#### [EXERCISE OBJECTIVE]
Gather up every line that includes the string "slot".

-*-

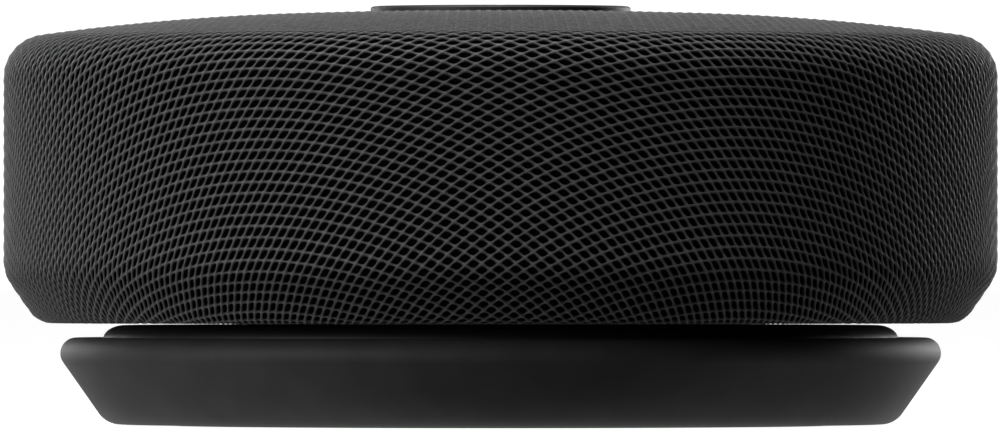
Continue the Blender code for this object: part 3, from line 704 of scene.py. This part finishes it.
def dress_nodes():
    """Gives each CAD node that stays its procedural material."""
    looks = {
        SHELL: ("grille_shell", "body_floor", "enclosure_tub", "speaker_baffle", "control_housing"),
        DECK: ("neck_collar",),
        SEAL: (
            "enclosure_seal",
            "driver_gasket",
            "driver_surround",
            "key_mat",
            "microphone_boot_left",
            "microphone_boot_right",
        ),
        STEEL: (
            "driver_yoke",
            "driver_top_plate",
            "driver_basket",
            "neck_lock_ring",
            "shield_can",
            "microphone_capsule_left",
            "microphone_capsule_right",
        ),
        FERRITE: ("driver_magnet",),
        COPPER: ("voice_coil",),
        PAPER: ("driver_cone", "dust_cap"),
        SPIDER: ("driver_spider",),
        BOARD: ("control_board", "main_board"),
        CHIP: ("processor_chip", "amplifier_chip", "cable_connector", "usb_c_tongue"),
        LIGHT: ("status_led",),
        FLEX: ("flat_flex_cable",),
        SCREW: tuple(f"{place}_screw_{i}" for place in ("base", "body", "baffle") for i in range(1, 5)),
    }
    for surface, names in looks.items():
        for name in names:
            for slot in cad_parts[name].material_slots:
                slot.material = surface


# ---------------------------------------------------------------- camera, light and floor


def make_camera():
    """A long lens, nearly level with the middle of the object."""
    distance = CAMERA_DISTANCE
    tilt = math.radians(CAMERA_TILT)
    data = bpy.data.cameras.new("camera")
    data.sensor_fit = "HORIZONTAL"
    data.sensor_width = 36.0
    data.lens = data.sensor_width * distance / SEEN_WIDTH
    camera = bpy.data.objects.new("camera", data)
    bpy.context.scene.collection.objects.link(camera)
    across, up = VIEW_MIDDLE[0] * MM, VIEW_MIDDLE[1] * MM
    camera.location = (across, -distance * math.cos(tilt), up + distance * math.sin(tilt))
    camera.rotation_euler = (math.pi / 2 - tilt, 0, 0)
    bpy.context.scene.camera = camera


def make_floor():
    """A pale floor that looks white to the camera, glows softly under and behind the object,
    and is clear from below.
    """
    mesh = bpy.data.meshes.new("floor")
    made = bmesh.new()
    bmesh.ops.create_grid(made, x_segments=1, y_segments=1, size=12.0)
    made.to_mesh(mesh)
    made.free()
    surface = bpy.data.materials.new("floor")
    surface.use_nodes = True
    tree = surface.node_tree
    shader = tree.nodes["Principled BSDF"]
    shader.inputs["Base Color"].default_value = (*FLOOR_COLOUR, 1)
    shader.inputs["Roughness"].default_value = 0.9
    shader.inputs["Specular IOR Level"].default_value = 0.0
    shader.inputs["Emission Color"].default_value = (1, 1, 1, 1)
    path = add_node(tree, "ShaderNodeLightPath")
    place = add_node(tree, "ShaderNodeTexCoord")
    reach = add_node(tree, "ShaderNodeVectorMath", operation="LENGTH")
    split = add_node(tree, "ShaderNodeSeparateXYZ")
    under, behind = (add_node(tree, "ShaderNodeMapRange") for _ in range(2))
    both = add_node(tree, "ShaderNodeMath", operation="ADD")
    glow = add_node(tree, "ShaderNodeMix")
    for node, edge, level in ((under, UNDER_EDGE, UNDER_GLOW), (behind, BEHIND_EDGE, BEHIND_GLOW)):
        node.inputs["From Min"].default_value, node.inputs["From Max"].default_value = (x * MM for x in edge)
        node.inputs["To Max"].default_value = level
    glow.inputs["B"].default_value = FLOOR_GLOW
    tree.links.new(place.outputs["Object"], reach.inputs[0])
    tree.links.new(place.outputs["Object"], split.inputs[0])
    tree.links.new(reach.outputs["Value"], under.inputs["Value"])
    tree.links.new(split.outputs["Y"], behind.inputs["Value"])
    tree.links.new(under.outputs["Result"], both.inputs[0])
    tree.links.new(behind.outputs["Result"], both.inputs[1])
    tree.links.new(path.outputs["Is Camera Ray"], glow.inputs["Factor"])
    tree.links.new(both.outputs[0], glow.inputs["A"])
    tree.links.new(glow.outputs["Result"], shader.inputs["Emission Strength"])
    side = add_node(tree, "ShaderNodeNewGeometry")
    clear = add_node(tree, "ShaderNodeBsdfTransparent")
    mix = add_node(tree, "ShaderNodeMixShader")
    tree.links.new(side.outputs["Backfacing"], mix.inputs["Fac"])
    tree.links.new(shader.outputs[0], mix.inputs[1])
    tree.links.new(clear.outputs[0], mix.inputs[2])
    tree.links.new(mix.outputs[0], tree.nodes["Material Output"].inputs["Surface"])
    floor = add_piece("floor", mesh, surface)
    floor.location.z = -0.02 * MM


def make_world():
    """A white backdrop for the camera, and a dim even room for the object."""
    world = bpy.data.worlds.new("studio")
    world.use_nodes = True
    bpy.context.scene.world = world
    tree = world.node_tree
    tree.nodes.clear()
    out = add_node(tree, "ShaderNodeOutputWorld")
    mix = add_node(tree, "ShaderNodeMixShader")
    path = add_node(tree, "ShaderNodeLightPath")
    room = add_node(tree, "ShaderNodeBackground")
    backdrop = add_node(tree, "ShaderNodeBackground")
    room.inputs["Color"].default_value = (ROOM_LIGHT, ROOM_LIGHT, ROOM_LIGHT, 1)
    backdrop.inputs["Color"].default_value = (1, 1, 1, 1)
    backdrop.inputs["Strength"].default_value = 1.1
    tree.links.new(path.outputs["Is Camera Ray"], mix.inputs["Fac"])
    tree.links.new(room.outputs[0], mix.inputs[1])
    tree.links.new(backdrop.outputs[0], mix.inputs[2])
    tree.links.new(mix.outputs[0], out.inputs["Surface"])


def softbox(name, place, width, height, power):
    """A soft lamp, its place and size in metres, that points at the object."""
    data = bpy.data.lights.new(name, "AREA")
    data.shape = "RECTANGLE"
    data.size, data.size_y = width, height
    data.energy = power
    lamp = bpy.data.objects.new(name, data)
    bpy.context.scene.collection.objects.link(lamp)
    lamp.location = place
    way = Vector((0, 0, 25 * MM)) - Vector(place)
    lamp.rotation_euler = way.to_track_quat("-Z", "Y").to_euler()
    lamp.visible_camera = False


KNIT = knit_material()
TRAY = material("soft_touch_plastic", (0.0125, 0.0125, 0.013), 0.72, 0.12, 0.004, Specular_IOR_Level=0.3)
DECK = material("deck_satin_plastic", (0.004, 0.004, 0.004), 0.6, 0.2, 0.003, Specular_IOR_Level=0.25)
DISC = material("disc_satin_plastic", (0.010, 0.010, 0.0107), 0.58, 0.1, 0.003, Specular_IOR_Level=0.2)
KEY = material("key_satin_plastic", (0.022, 0.022, 0.023), 0.5, 0.08, 0.003)
MARK = material("key_mark_print", (0.62, 0.63, 0.64), 0.55, 0.08, 0.001, vary=0.04)
FOOT = material("foot_matte_rubber", (0.018, 0.018, 0.018), 0.85, 0.25, 0.02)
SEAL = material("soft_black_rubber", (0.02, 0.02, 0.02), 0.8, 0.3, 0.01)
SCRIM = material("black_acoustic_cloth", (0.002, 0.002, 0.002), 0.95, 0.12, 0.02, Specular_IOR_Level=0.0)
SHELL = material("black_shell_plastic", (0.004, 0.004, 0.004), 0.85, 0.2, 0.01)
STEEL = material("zinc_plated_steel", (0.55, 0.56, 0.58), 0.35, 0.15, 0.002, metallic=1.0, stretch=(1, 6, 1))
SCREW = material("screw_steel", (0.50, 0.50, 0.52), 0.38, 0.1, 0.003, metallic=1.0)
FERRITE = material("sintered_ferrite", (0.05, 0.05, 0.055), 0.65, 0.15, 0.01)
COPPER = material(
    "enamelled_copper", (0.70, 0.33, 0.16), 0.3, 0.12, 0.02, metallic=1.0, stretch=(0.2, 0.2, 6)
)
PAPER = material("pressed_paper", (0.045, 0.045, 0.047), 0.85, 0.35, 0.03)
SPIDER = material("resin_dipped_cloth", (0.50, 0.33, 0.10), 0.8, 0.25, 0.04)
BOARD = material("solder_mask", (0.010, 0.085, 0.040), 0.4, 0.5, 0.006)
CHIP = material("moulded_epoxy", (0.022, 0.022, 0.024), 0.6, 0.1, 0.004)
LIGHT = material("milky_light_plastic", (0.62, 0.65, 0.67), 0.3, 0.15, 0.002, vary=0.05)
FLEX = material("polyimide_film", (0.62, 0.30, 0.06), 0.35, 0.3, 0.002)

bpy.context.scene.view_settings.view_transform = "Standard"
make_camera()
make_world()
make_floor()
softbox("softbox_top", (-0.25, -0.18, 1.1), 0.9, 0.9, 34)
softbox("softbox_key", (-1.20, -0.72, 0.19), 0.9, 0.45, 18.5)
softbox("softbox_left_back", (-0.75, 1.05, 0.22), 0.6, 0.6, 9)
softbox("softbox_right_back", (0.80, 1.05, 0.24), 0.6, 0.6, 16)

make_knit()
make_bezel()
make_keys()
make_tray()
make_deck()
make_foot()
make_socket()
make_light()
dress_nodes()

-*-

#### [WRITTEN RESPONSE]
            for slot in cad_parts[name].material_slots:
                slot.material = surface